The city’s design didn’t keep pace with its economic growth.

To narrow the disparity, we need to strategically use design as a tool to raise urban competitiveness globally. People need to see how design can boost the economic power of the country, and World Design Capital Seoul 2010 will help change perceptions here about design. If those perceptions are not changed, we will lag behind other cities.

What are some problems with urban design in Korea and specifically in Seoul?

There are three major factors at work. One is overpopulation. Hanyang, the capital of the Joseon Dynasty (1392-1910), had a population of just 100,000. Today, there are millions of people in Seoul and many more when you include its surrounding areas.

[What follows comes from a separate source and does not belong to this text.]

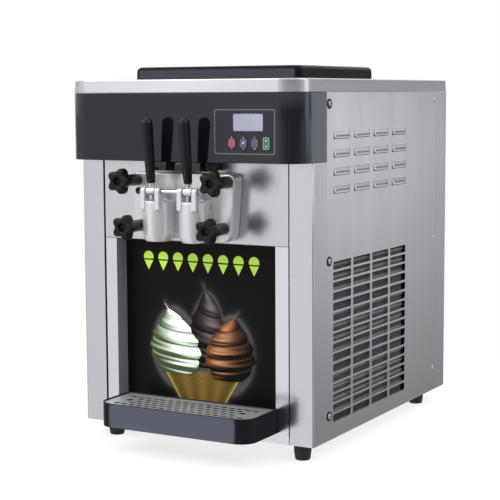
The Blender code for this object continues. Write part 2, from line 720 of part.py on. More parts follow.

The second factor involves Japanese colonization and the Korean War. After Korea exited the colonial period and moved past the Korean War, the country saw rapid economic development and become an economic power within a few decades. But many buildings, facilities and apartments were developed haphazardly, with little thought about design. Disorderly erected buildings and apartments were built in long rows and resemble matchboxes, damaging the urban landscape. The next factor is that the majority of the roads stretching across the country were constructed amid the country’s rapid economic climb. Many of them were designed to be convenient for drivers, but the country’s road network is unfriendly to pedestrians. Also, neon signs hang in a disorderly fashion from buildings. To solve the problem, Seoul should take the lead in improving the country’s urban design by focusing on it constantly and consistently.